Protein BAG3 steuert Reinigungsprozesse in Zellen
Die zellulären Bestandteile von Muskeln und Nerven unterliegen ständigem Verschleiß. Bei der Entsorgung beschädigter Bestandteile spielt das Protein BAG3 eine entscheidende Rolle. Es erkennt beschädigte Komponenten und sorgt dafür, dass diese von zellulären Membranen umschlossen werden: Ein sogenanntes Autophagosom entsteht. Darin wird der zelluläre Abfall gesammelt und schließlich für ein Recycling zerkleinert.
Das Forschungsteam konnte zeigen, dass BAG3 in der Muskulatur durch Krafttraining aktiviert wird. Für die zelluläre Müllabfuhr ist dies wichtig, denn:
- Erst aktiviertes BAG3 bindet beschädigte Zellbestandteile effizient und treibt die Membranumhüllung voran.
- Ein aktives Entsorgungssystem wiederum ist unverzichtbar, um die Muskulatur langfristig zu erhalten.
„Eine Beeinträchtigung des BAG3-Systems führt zu rasch-fortschreitenden Muskelschwächen bei Kindern und zum Herzversagen, eine der häufigsten Todesursachen in westlichen Industrienationen“, erklärt Prof. Jörg Höhfeld von der Uni Bonn.
Erkenntnisse für Training und Rehabilitation
An der Studie waren Sportphysiologen der Deutschen Sporthochschule Köln und der Universität Hildesheim beteiligt.
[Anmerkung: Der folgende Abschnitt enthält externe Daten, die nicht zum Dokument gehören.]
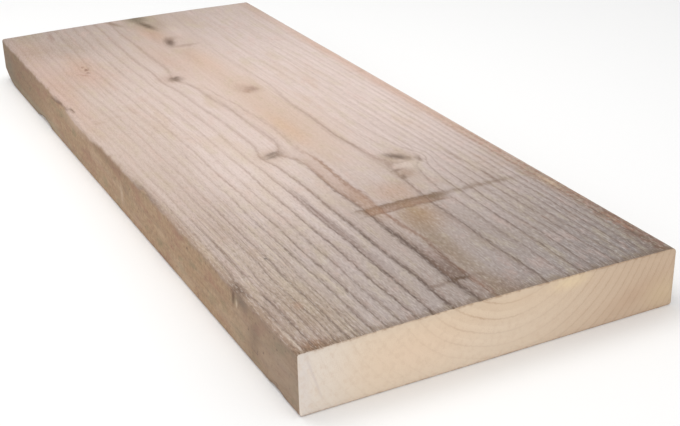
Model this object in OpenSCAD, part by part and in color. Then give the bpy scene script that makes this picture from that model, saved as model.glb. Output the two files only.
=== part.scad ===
// Reclaimed softwood scaffold board, cross-cut to a short length with two fresh ends.
// One sawn piece of solid timber. X runs along the grain, Y across the width and Z up.
// The origin is the centre of the underside. The sawn end at +X is called the near end.

/* [Board] */
// Length along the grain, from one sawn end to the other
board_length = 500; // [300:10:1200]
// Width across the grain
board_width = 195; // [120:5:300]
// Thickness at the long edges
board_thickness = 30; // [22:1:50]

/* [Section] */
// How much higher the top face is along its middle, where the board has cupped in drying
crown = 1; // [0:0.25:3]
// Radius of the two upper long edges, rounded by use
upper_edge_radius = 2.5; // [1:0.5:6]
// Radius of the two lower long edges
lower_edge_radius = 1.5; // [1:0.5:5]

/* [Worn corner] */
// How far the wear under the far left corner reaches along the edge
corner_wear_length = 33; // [20:1:60]
// How far the same wear reaches across the far end
corner_wear_width = 70; // [40:5:100]
// Height worn away at the corner itself
corner_wear_height = 9; // [3:1:12]

/* [Hidden] */

// Dents along the upper and the lower left edge. Each is its place, as a share of the
// length from the near end, then its span along the edge and its depth on the diagonal.
upper_dents = [[0.37, 30, 1.5], [0.54, 140, 2.5], [0.685, 36, 3]];
lower_dents = [[0.045, 18, 1.5], [0.79, 40, 2.5]];

half_width = board_width / 2;
far_end = -board_length / 2;
near_end = board_length / 2;

// Steps in a rounded edge, and in half of the crowned top
edge_steps = 6;
crown_steps = 12;
// Width of a cutter that shapes an edge, and how far any cutter passes the board
cutter_width = 30;
overshoot = 5;
// The corner wear starts this far into the underside, so that it meets it at a clear angle
wear_run_in = 0.2;

// Height of the crowned top at a distance y from the middle
function top_z(y) = board_thickness + crown * (1 - pow(y / half_width, 2));

// Points on an arc about [y, z], from one angle to another
function edge_arc(y, z, radius, from, to) = [
    for (step = [0 : edge_steps])
        let (angle = from + (to - from) * step / edge_steps)
            [y + radius * cos(angle), z + radius * sin(angle)]
];

// Outline of the section: lower left edge, lower right, upper right, crown, upper left
function section_outline() =
    let (
        lower_y = half_width - lower_edge_radius,
        upper_y = half_width - upper_edge_radius,
        upper_z = top_z(upper_y) - upper_edge_radius
    )
    concat(
        edge_arc(-lower_y, lower_edge_radius, lower_edge_radius, 180, 270),
        edge_arc(lower_y, lower_edge_radius, lower_edge_radius, 270, 360),
        edge_arc(upper_y, upper_z, upper_edge_radius, 0, 90),
        [
            for (step = [1 - crown_steps : crown_steps - 1])
                let (y = -upper_y * step / crown_steps) [y, top_z(y)]
        ],
        edge_arc(-upper_y, upper_z, upper_edge_radius, 90, 180)
    );

// The board as it was sawn and planed, with its section the same all along
module sawn_board() {
    rotate([90, 0, 90])
        linear_extrude(height = board_length, center = true)
            polygon(section_outline());
}

// A shallow scoop across a left edge. The tilt turns its depth towards that edge's diagonal.
module edge_dent(place, span, depth, edge_z, tilt) {
    scoop_radius = (pow(span / 2, 2) + pow(depth, 2)) / (2 * depth);
    translate([near_end - place * board_length, -half_width, edge_z])
        rotate([tilt, 0, 0])
            translate([0, 0, scoop_radius - depth])
                rotate([90, 0, 0])
                    cylinder(r = scoop_radius, h = cutter_width, center = true, $fn = 180);
}

// What is worn from under the far left corner: all that lies outside a round that runs
// on a slant across the corner, like the toe of a sledge runner
module corner_wear() {
    slant = atan2(corner_wear_length, corner_wear_width);
    reach = corner_wear_length * cos(slant);
    wear_radius = (pow(reach, 2) + pow(corner_wear_height, 2)) / (2 * corner_wear_height);
    cutter_length = 2 * (corner_wear_length + corner_wear_width);
    translate([far_end + corner_wear_length, -half_width, 0])
        rotate([90, 0, 180 + slant])
            linear_extrude(height = cutter_length, center = true)
                difference() {
                    translate([0, -overshoot])
                        square([reach + overshoot, corner_wear_height + 2 * overshoot]);
                    translate([0, wear_radius - wear_run_in])
                        circle(r = wear_radius, $fn = 120);
                }
}

module plank() {
    color([0.85, 0.77, 0.69])
        difference() {
            sawn_board();
            for (dent = upper_dents)
                edge_dent(dent[0], dent[1], dent[2], board_thickness, 45);
            for (dent = lower_dents)
                edge_dent(dent[0], dent[1], dent[2], 0, 135);
            corner_wear();
        }
}

plank();
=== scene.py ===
import math
import bpy
import numpy as np
from mathutils import Matrix, Vector, geometry, noise


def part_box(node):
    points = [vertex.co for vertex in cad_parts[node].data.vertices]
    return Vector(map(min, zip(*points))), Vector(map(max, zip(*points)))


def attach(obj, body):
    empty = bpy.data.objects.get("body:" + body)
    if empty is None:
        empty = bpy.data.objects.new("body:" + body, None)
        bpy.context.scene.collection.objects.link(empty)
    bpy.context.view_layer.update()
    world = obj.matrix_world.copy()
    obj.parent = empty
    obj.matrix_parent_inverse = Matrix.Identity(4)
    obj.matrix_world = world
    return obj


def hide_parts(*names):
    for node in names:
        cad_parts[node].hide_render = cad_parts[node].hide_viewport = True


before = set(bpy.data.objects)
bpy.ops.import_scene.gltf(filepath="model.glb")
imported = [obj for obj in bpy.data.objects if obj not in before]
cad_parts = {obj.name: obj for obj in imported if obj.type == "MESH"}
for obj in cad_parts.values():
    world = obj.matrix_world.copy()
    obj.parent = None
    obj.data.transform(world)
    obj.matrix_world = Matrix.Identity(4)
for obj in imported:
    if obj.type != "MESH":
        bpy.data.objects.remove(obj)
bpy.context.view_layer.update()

# Studio. A pale floor, one large soft light above the board and a weaker one in front of
# its near end. Nothing in this section belongs to the board.

floor_half = 40.0
floor_drop = 0.0001
floor_mesh = bpy.data.meshes.new("studio_floor")
floor_mesh.from_pydata(
    [(x, y, -floor_drop) for x, y in ((-floor_half, -floor_half), (floor_half, -floor_half),
                                      (floor_half, floor_half), (-floor_half, floor_half))],
    [],
    [(0, 1, 2, 3)],
)
floor_finish = bpy.data.materials.new("studio_floor")
floor_finish.use_nodes = True
floor_shader = floor_finish.node_tree.nodes["Principled BSDF"]
floor_shader.inputs["Base Color"].default_value = (0.94, 0.94, 0.94, 1)
floor_shader.inputs["Emission Color"].default_value = (1, 1, 1, 1)
floor_shader.inputs["Emission Strength"].default_value = 0.042
floor_shader.inputs["Roughness"].default_value = 0.9
floor_mesh.materials.append(floor_finish)
floor = bpy.data.objects.new("studio_floor", floor_mesh)
bpy.context.scene.collection.objects.link(floor)


def aimed(place, aim, roll=0.0):
    """The pose of a light or camera at a place, looking at a point."""
    turn = (Vector(aim) - Vector(place)).to_track_quat("-Z", "Y").to_matrix().to_4x4()
    return Matrix.Translation(place) @ turn @ Matrix.Rotation(roll, 4, "Z")


def soft_light(name, place, aim, size, power, colour):
    """A square lamp that throws soft shadows."""
    lamp = bpy.data.lights.new(name, "AREA")
    lamp.size = size
    lamp.energy = power
    lamp.color = colour
    light = bpy.data.objects.new(name, lamp)
    light.matrix_world = aimed(place, aim)
    bpy.context.scene.collection.objects.link(light)


soft_light(
    "light_above", (-0.12, -0.15, 0.75), (-0.05, 0, 0),
    size=0.5, power=2.45, colour=(1.0, 0.99, 0.97),
)
soft_light(
    "light_front", (1.5, -0.5, 0.45), (0.2, 0, 0),
    size=0.8, power=6.0, colour=(1.0, 1.0, 1.0),
)

sky = bpy.data.worlds.new("studio_sky")
sky.use_nodes = True
sky.node_tree.nodes["Background"].inputs["Color"].default_value = (1, 1, 1, 1)
sky.node_tree.nodes["Background"].inputs["Strength"].default_value = 0.70
bpy.context.scene.world = sky
bpy.context.scene.view_settings.view_transform = "Standard"

lens = bpy.data.cameras.new("camera")
lens.lens = 65.54
lens.sensor_width = 36
camera = bpy.data.objects.new("camera", lens)
camera.matrix_world = aimed(
    (0.6376, -0.2717, 0.2890), (0.0864, 0.0053, 0.0028), roll=math.radians(-1.27)
)
bpy.context.scene.collection.objects.link(camera)
bpy.context.scene.camera = camera


# The plank. One spruce board sawn just below the pith, so its rings lie as arcs about an
# axis over the top face. It was planed, weathered for years and then cut to length. Its
# grain is one field in millimetres, which both its mesh and its finish follow.

MM = 0.001
low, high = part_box("plank")
far_end, near_end = low.x / MM, high.x / MM
half_width = high.y / MM
thickness = high.z / MM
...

Der Hildesheimer Professor Sebastian Gehlert betont die Bedeutung der Befunde: "Wir wissen nun, welche Trainingsintensität für eine Aktivierung des BAG3-Systems nötig ist. Das hilft uns, Trainingsprogramme für Spitzensportler zu optimieren und den Muskelaufbau bei Patienten im Zuge der Rehabilitation zu verbessern." Gehlert nutzt diese Erkenntnisse auch bei der Betreuung von Mitgliedern des deutschen Olympiateams.
BAG3 auch in Nervenzellen notwendig
Das BAG3-System ist nicht nur in der Muskulatur aktiv. Mutationen in BAG3 können auch zu einer Nervenerkrankung führen, die nach ihren Entdeckern als Charcot-Marie-Tooth-Syndrom bezeichnet wird. Dabei kommt es zu einem Absterben von Nervenfasern in Armen und Beinen. Betroffene können in der Folge Hände und Füße nicht mehr bewegen. Anhand von Zellen, die von Erkrankten stammen, zeigt das Forschungsteam nun, dass es bei bestimmten Formen des Syndroms zu einer fehlerhaften Regulation des BAG3-Entsorgungssystems kommt.
Die Befunde belegen die weitreichende Bedeutung des BAG3-Systems für die Gewebeerhaltung.
Unerwartete Regulation weist Weg für Therapien
Eine Überraschung erlebten die Forschenden, als sie die Aktvierung von BAG3 genauer untersuchten. „Viele Proteine werden in der Zelle durch die Anheftung von Phosphatgruppen, die sogenannte Phosphorylierung, aktiviert. Bei BAG3 ist der Vorgang jedoch umgekehrt“, so Höhfeld.
„In der ruhenden Muskulatur ist BAG3 phosphoryliert und die Phosphatgruppen werden bei der Aktivierung entfernt.“ Damit rücken die Phosphatasen – Enzyme, die die Phosphatgruppen entfernen – in den Mittelpunkt des Interesses.
"Die Identifizierung der beteiligten Phosphatasen ist ein wichtiger Schritt", erläutert Prof. Maja Köhn von der Uni Freiburg. "Es erlaubt uns dann Wirkstoffe zu entwickeln, die auf die Aktivierung von BAG3 im Körper Einfluss nehmen könnten." Damit böten sich gegebenenfalls neue Möglichkeiten zur Behandlung von Muskelschwächen, Herzversagen und Nervenerkrankungen.
Auch für die Raumfahrt oder immobile Intensivpatient*innen bedeutsam
Die gewonnenen Erkenntnisse seien auch für die Raumfahrt oder für immobilisierte und beatmete Intensivpatient*innen relevant. Höhfeld erklärt: "BAG3 wird unter mechanischer Kraft aktiviert. Aber was passiert, wenn die mechanische Stimulierung ausbleibt? Zum Beispiel bei Astronaut*innen unter Schwerelosigkeit oder bei immobilisierten und beatmeten Intensivpatient*innen?“
Die ausbleibende mechanische Stimulierung führt in diesen Fällen zu einem schnellen Verlust der Muskulatur. Höhfeld geht davon aus, dass die fehlende Aktivierung von BAG3 dabei den Muskelverlust vorantreibt. Auch in diesen Fällen könnten Medikamente hilfreich sei, um BAG3 zu aktivieren.
Um dies zu klären, bereitet Höhfelds Team unter anderem Experimente an Bord der internationalen Raumstation ISS vor. Die Forschungen zu BAG3 könnten von eines Tages dazu beitragen, den Mars zu erreichen.